Time orientation in languages and agency costs
研究了语言中未来时间指称(FTR)这一语法特征如何影响企业代理成本,发现弱FTR语言环境会提高代理成本,但管理者的风险感知和机构持股可以缓解这一效应。
Despite growing interest in the institutional and cultural determinants of corporate governance, limited attention has been paid to how language structure, particularly Future Time Reference (FTR), shapes agency dynamics. This study addresses this gap by integrating agency theory with the principle of linguistic relativity to examine how FTR—a grammatical feature that affects how languages express the future—impacts agency costs across firms and countries. Building on the premise that language influences temporal cognition, we argue that weak-FTR environments reduce the salience of future outcomes, thereby increasing temporal ambiguity in managerial decision-making and elevating agency costs. Using a panel of 20,225 firm-year observations across 17 countries from 2008 to 2020, we find that firms operating in weak-FTR language contexts experience significantly higher agency costs. However, this effect is not deterministic: it is mitigated by two key governance mechanisms.
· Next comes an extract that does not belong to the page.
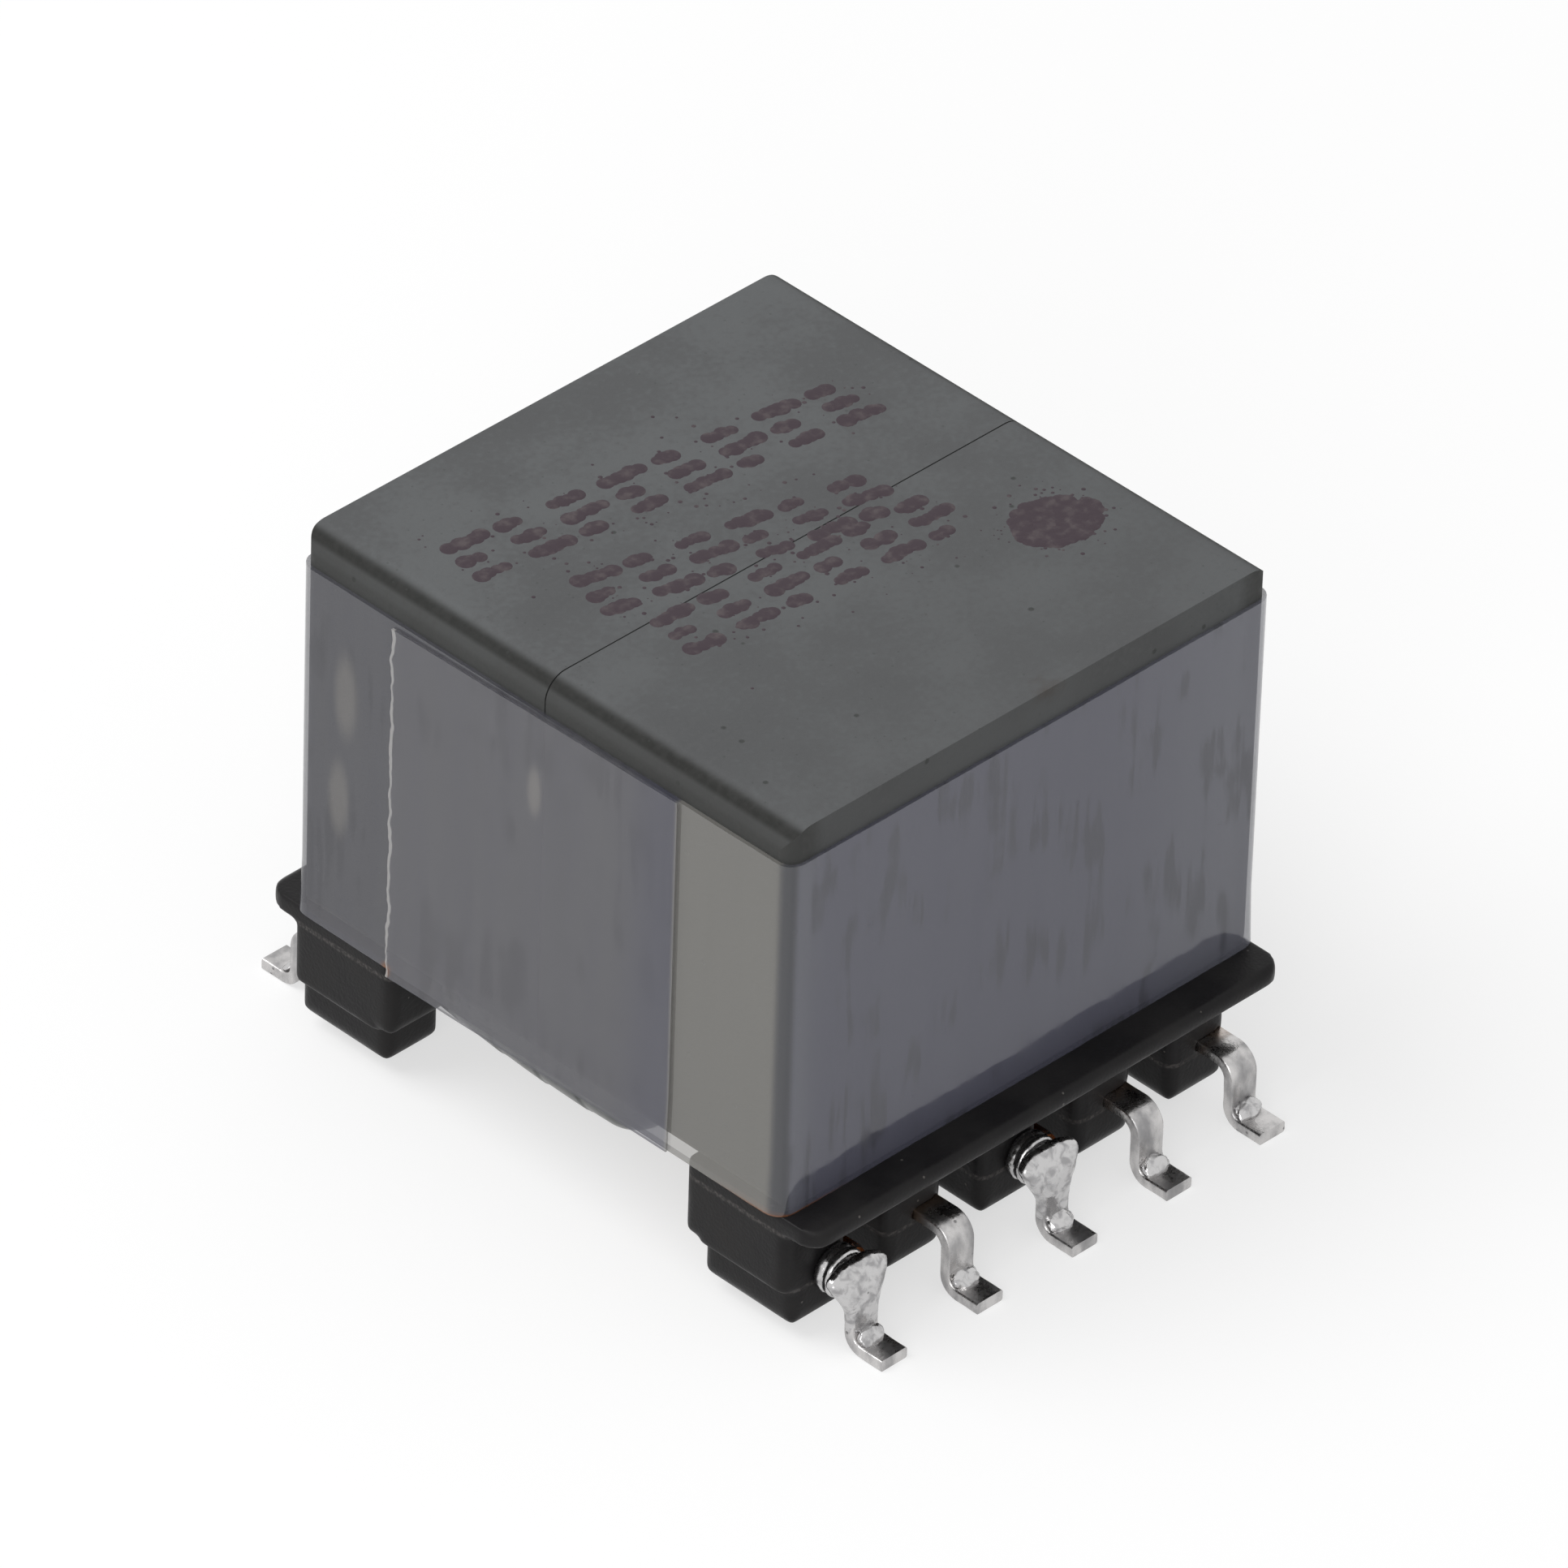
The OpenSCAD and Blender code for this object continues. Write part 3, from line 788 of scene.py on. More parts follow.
@dataclass
class Bobbin:
    """The moulded bobbin: its coil tube with the flanges, and two terminal rails with softened edges."""

    rail_from: float = 3.9
    deck: float = 3.0
    sliver: float = 0.002
    voxel: float = 0.06
    rounds: int = 7
    finish: MouldedBlack = field(default_factory=MouldedBlack)

    def part(self, whole: bmesh.types.BMesh,
             planes: list[tuple[Triple, Triple]]) -> bmesh.types.BMesh:
        """A closed part of the bobbin behind some planes.

        Args:
            whole: The whole bobbin.
            planes: Each plane's point, in millimetres, and the direction in which the rest is cut away.

        Returns:
            The part, its cuts filled.
        """
        shape = whole.copy()
        for place, away in planes:
            bmesh.ops.bisect_plane(shape, geom=shape.verts[:] + shape.edges[:] + shape.faces[:],
                                   plane_co=Vector(place) * MM, plane_no=away, dist=1e-9, clear_outer=True)
            bmesh.ops.holes_fill(shape, edges=[edge for edge in shape.edges if edge.is_boundary])
        bmesh.ops.triangulate(shape, faces=[face for face in shape.faces if len(face.verts) > 4])
        return shape

    def build(self) -> None:
        """Builds and dresses the three parts."""
        material = self.finish.make()
        whole = merged(["bobbin"])
        above, below = (0, 0, self.deck + self.sliver), (0, 0, -1)
        inner = self.rail_from - self.sliver
        for row in Row:
            rail = self.part(whole, [((0, row.value * inner, 0), (0, -row.value, 0)), (above, (0, 0, 1))])
            mesh = remeshed(finished(rail, "rail"), self.voxel, self.rounds)
            name = f"bobbin_rail_{row.name.lower()}"
            paint(piece(name, mesh, ("bobbin",), 180), material)
        tube = self.part(whole, [(above, below)])
        cuts = [((0, -inner, 0), (0, -1, 0)), ((0, inner, 0), (0, 1, 0)), (above, (0, 0, 1))]
        under = self.part(whole, cuts)
        lower = finished(under, "under")
        tube.from_mesh(lower)
        bpy.data.meshes.remove(lower)
        paint(piece("bobbin_tube", finished(tube, "bobbin_tube"), (), 35), material)
        whole.free()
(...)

First, managerial risk perception moderates the relationship by reducing ambiguity-driven discretion among risk-averse executives. Second, institutional ownership functions as an external control mechanism, attenuating the adverse cognitive effects of weak-FTR through enhanced monitoring and accountability. By establishing language as a structural yet overlooked antecedent of agency costs, this study contributes to a deeper understanding of cross-national governance variation. It expands agency theory beyond economic incentives to include cognitive-linguistic framing, offering practical implications for multinational firms and policymakers designing governance systems in linguistically diverse contexts. • Language structure shapes agency costs, revealing a key linguistic influence on corporate governance. • Firms in weak-FTR language contexts face significantly higher agency costs. • Managerial risk perception limits discretion and offsets weak-FTR effects on agency costs. • Institutional ownership strengthens monitoring and reduces language-driven agency conflicts.